METAIRIE, La. (AP) — Saints first-year receiver Willie Snead is flattered by comparisons to Lance Moore, even if they start with both players were undrafted, started out on practice squads and aren't known for their size or their speed.
But Moore was both productive and clutch with New Orleans — valued traits that Snead is now exhibiting with the Saints as New Orleans prepares to host Moore's current team, the Detroit Lions, on Monday night.
"It's a great comparison because he's a great player and I respect everything he's done in this organization and his career," Snead said after practice Thursday. "He's not the fastest guy. I'm not the fastest guy. But we can get open and we understand the game. We love the game and we play with a passion. We're going all out on every play, making plays when the offense needs them and keeping the chains moving."

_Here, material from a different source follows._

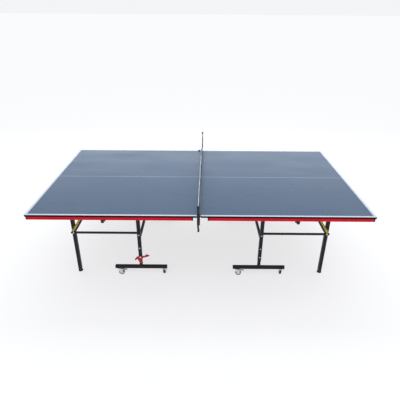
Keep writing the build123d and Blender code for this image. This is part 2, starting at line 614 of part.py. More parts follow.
# Net posts: clamp, arm and post in one, on both sides of the left board
for side, sign, post_x in (("near", -1, NEAR_POST_X), ("far", 1, FAR_POST_X)):
    with BuildPart() as post:
        with BuildSketch(Plane.YZ.offset(CLAMP_X - CLAMP_WIDTH / 2)):
            with BuildLine():
                Polyline(
                    (CLAMP_WEB_Y + CLAMP_WEB, BOARD_TOP + CLAMP_JAW),
                    (CLAMP_WEB_Y - CLAMP_REACH, BOARD_TOP + CLAMP_JAW),
                    (CLAMP_WEB_Y - CLAMP_REACH, BOARD_TOP),
                    (CLAMP_WEB_Y, BOARD_TOP),
                    (CLAMP_WEB_Y, CLAMP_ARM_TOP),
                    (CLAMP_WEB_Y - CLAMP_REACH, CLAMP_ARM_TOP),
                    (CLAMP_WEB_Y - CLAMP_REACH, CLAMP_ARM_TOP - CLAMP_ARM),
                    (CLAMP_WEB_Y + CLAMP_WEB, CLAMP_ARM_TOP - CLAMP_ARM),
                    close=True,
                )
            make_face()
        extrude(amount=CLAMP_WIDTH)
        with BuildSketch(Plane.YZ.offset(post_x - CLAMP_WEB / 2)):
            with BuildLine():
                Polyline(
                    (CLAMP_WEB_Y, BOARD_BOTTOM + GUSSET_RISE), (POST_Y, BOARD_TOP + CLAMP_JAW),
                    (POST_Y, BOARD_BOTTOM), (CLAMP_WEB_Y, BOARD_BOTTOM - GUSSET_DROP), close=True,
                )
            make_face()
        extrude(amount=CLAMP_WEB)
        with BuildSketch(Plane.YZ.offset(CLAMP_X)):
            with Locations((CLAMP_WEB_Y + CLAMP_WEB / 2, BOARD_BOTTOM + (GUSSET_RISE - GUSSET_DROP) / 2)):
                Rectangle(CLAMP_WEB, GUSSET_RISE + GUSSET_DROP)
        extrude(amount=post_x - CLAMP_X)
        with BuildSketch(Plane.XY.offset(BOARD_BOTTOM)):
            with Locations((post_x, POST_Y)):
                Circle(POST_RADIUS)
        extrude(amount=NET_TOP - BOARD_BOTTOM)
        with BuildSketch(Plane.XY.offset(CLAMP_ARM_TOP - CLAMP_ARM)):
            with Locations((CLAMP_X, SCREW_Y)):
                Circle(SCREW_RADIUS + RUNNING_FIT)
        extrude(amount=CLAMP_ARM, mode=Mode.SUBTRACT)
    with BuildPart() as placed:
        add(post.part)
        if sign < 0:
            mirror(about=Plane.XZ, mode=Mode.REPLACE)
    placed.part.label = f"{side}_net_post"
    export_step(placed.part, f"parts/{side}_net_post.step")

    with BuildPart() as clamp_screw:
        with BuildSketch(Plane.XY.offset(KNOB_BOTTOM)):
            with Locations((CLAMP_X, sign * SCREW_Y)):
                Circle(KNOB_RADIUS)
        extrude(amount=KNOB_HEIGHT)
        fillet(clamp_screw.edges().filter_by(GeomType.CIRCLE), KNOB_EDGE)
        with BuildSketch(Plane.XY.offset(KNOB_BOTTOM + KNOB_HEIGHT / 2)):
            with Locations((CLAMP_X, sign * SCREW_Y)):
                Circle(SCREW_RADIUS)
        extrude(amount=BOARD_BOTTOM - KNOB_BOTTOM - KNOB_HEIGHT / 2 - SCREW_PAD_HEIGHT)
        with BuildSketch(Plane.XY.offset(BOARD_BOTTOM - SCREW_PAD_HEIGHT)):
            with Locations((CLAMP_X, sign * SCREW_Y)):
                Circle(SCREW_PAD_RADIUS)
        extrude(amount=SCREW_PAD_HEIGHT)
    clamp_screw.part.label = f"{side}_clamp_screw"
    export_step(clamp_screw.part, f"parts/{side}_clamp_screw.step")

# Net: the mesh and the pale tape along its top, hung from post to post
net_plane = Plane(
    ((NEAR_POST_X + FAR_POST_X) / 2, 0, 0),
    x_dir=(FAR_POST_X - NEAR_POST_X, 2 * POST_Y, 0),
    z_dir=(2 * POST_Y, NEAR_POST_X - FAR_POST_X, 0),
)
post_spacing = Vector(FAR_POST_X - NEAR_POST_X, 2 * POST_Y, 0).length
NET_LENGTH = post_spacing - 2 * (POST_RADIUS + LOOSE_FIT)
NET_BOTTOM = BOARD_TOP + CLAMP_JAW + FREE_GAP
with BuildPart() as net_mesh:
    with BuildSketch(net_plane):
        with Locations((0, (NET_BOTTOM + NET_TOP - TAPE_HEIGHT) / 2)):
            Rectangle(NET_LENGTH, NET_TOP - TAPE_HEIGHT - NET_BOTTOM)
    extrude(amount=MESH_THICKNESS / 2, both=True)
net_mesh.part.label = "net_mesh"
export_step(net_mesh.part, "parts/net_mesh.step")

with BuildPart() as net_tape:
    with BuildSketch(net_plane):
        with Locations((0, NET_TOP - TAPE_HEIGHT / 2)):
            Rectangle(NET_LENGTH, TAPE_HEIGHT)
    extrude(amount=TAPE_THICKNESS / 2, both=True)
net_tape.part.label = "net_tape"
export_step(net_tape.part, "parts/net_tape.step")
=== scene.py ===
"""Rollaway table-tennis table: the finished look of every piece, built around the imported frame.

Metres, +Z up. X runs along the table, the near side is -Y, and the origin is on the floor under
the middle of the net. Places come from the frame; the sizes of what is modelled here are fields.
"""

import json
import logging
import math
from collections.abc import Callable, Iterable
from dataclasses import dataclass, field
from enum import Enum

import bmesh
import bpy
from mathutils import Matrix, Vector


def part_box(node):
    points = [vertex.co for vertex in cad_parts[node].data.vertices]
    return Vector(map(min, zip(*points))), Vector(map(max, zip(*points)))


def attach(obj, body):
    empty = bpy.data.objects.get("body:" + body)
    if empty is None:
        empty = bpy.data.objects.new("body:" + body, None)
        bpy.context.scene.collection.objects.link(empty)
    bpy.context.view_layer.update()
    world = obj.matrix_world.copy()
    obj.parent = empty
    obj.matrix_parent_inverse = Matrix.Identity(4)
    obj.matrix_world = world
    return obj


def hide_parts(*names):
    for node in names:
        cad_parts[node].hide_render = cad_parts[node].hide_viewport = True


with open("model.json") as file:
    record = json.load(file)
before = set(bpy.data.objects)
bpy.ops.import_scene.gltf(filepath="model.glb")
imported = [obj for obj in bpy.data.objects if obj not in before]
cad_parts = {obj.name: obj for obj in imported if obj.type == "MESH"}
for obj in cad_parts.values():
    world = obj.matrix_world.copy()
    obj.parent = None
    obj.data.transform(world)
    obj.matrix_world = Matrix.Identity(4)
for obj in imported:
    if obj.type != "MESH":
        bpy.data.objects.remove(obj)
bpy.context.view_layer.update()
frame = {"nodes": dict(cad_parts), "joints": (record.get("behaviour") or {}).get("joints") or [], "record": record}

LOG = logging.getLogger("table")
NODES = frame["nodes"]
BODY_OF_NODE = {n: body for body, ns in frame["record"]["behaviour"]["bodies"].items() for n in ns}
JOINTS = {joint["name"]: joint for joint in frame["joints"]}
MM = 0.001
TINY = 1e-5
FACING = 0.9  # a face looks along an axis when its normal has at least this much of it

Piece = bpy.types.Object
MeshTest = Callable[[Vector, Vector], bool]
Colour = tuple[float, float, float]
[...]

Snead and Moore both played college football in the Mid-American Conference, Moore with Toledo and Snead with Ball State. After climbing to second in Ball State history with 2,991 yards receiving, Snead spent his first NFL training camp with Cleveland in 2014, but was released before the regular season. Moore also spent his first camp with the Browns.
Snead briefly latched on with Carolina's practice squad in 2014 before landing on the Saints' practice squad for most of last season. A standout training camp and preseason last summer gave Saints coaches little choice but to keep Snead on the active roster when the regular season began.
"I had to prove myself because nobody knew who I was or what I could bring to the table," Snead recalled. "I had to make sure to put the extra time in not just with practice but after practice and even before practice."
Some 13 games later, he's caught 52 passes for 798 yards and three touchdowns, putting him within reach of the 1,000-yard mark in his first full season.
Moore said he's noticed Snead and finds the comparison "fair," the main exception being that Moore often launches into flamboyant touchdown dances, while Snead's celebrations have been more understated so far.
"Obviously he is a young guy who came up the hard way, bounced around a little bit and found a place he is comfortable in and he is making plays," Moore said. "He is a guy that, kind of similarly to me, you bounce around and find somewhere that is kind of a nice niche for you and you show up and make plays on a daily basis and, obviously, in practice and show up on Sundays and on Mondays or whenever you are playing on film — and they have no choice but to play you."
When Moore was healthy, he was a key part of the Saints' offense, three times eclipsing 750 yards receiving in a season, going over 1,000 yards once and 900 yards twice. After missing most of the 2009 season, he returned for the playoffs and made several key contributions, including an acrobatic 2-point conversion in the Super Bowl.
Saints coach Sean Payton agreed similarities between Moore and Snead are apparent.
"He is kind of one of those guys that we'd say he started on first base and not necessarily on third base," Payton said. "He is similar with his football intelligence. He has naturally good hands and good zone awareness. There would be a lot of fair comparisons that you could draw with him as a player. I say that as a great compliment to Lance. For eight years here, all he did was get open and make plays."
And quarterback Drew Brees says Snead is showing signs of filling much the same role that Moore did, largely because of his intangibles, such as his versatility, work ethic and ability to read coverages in an offense that calls for adjustments to receivers' routes depending on a defense's formation.
"I had so much trust in Lance like that and Willie has a lot of those same attributes," Brees said. "I think that's why the comparison is made with Lance. Not only that, but certainly the journey to get here and how he's worked his way into a pretty significant role in the offense."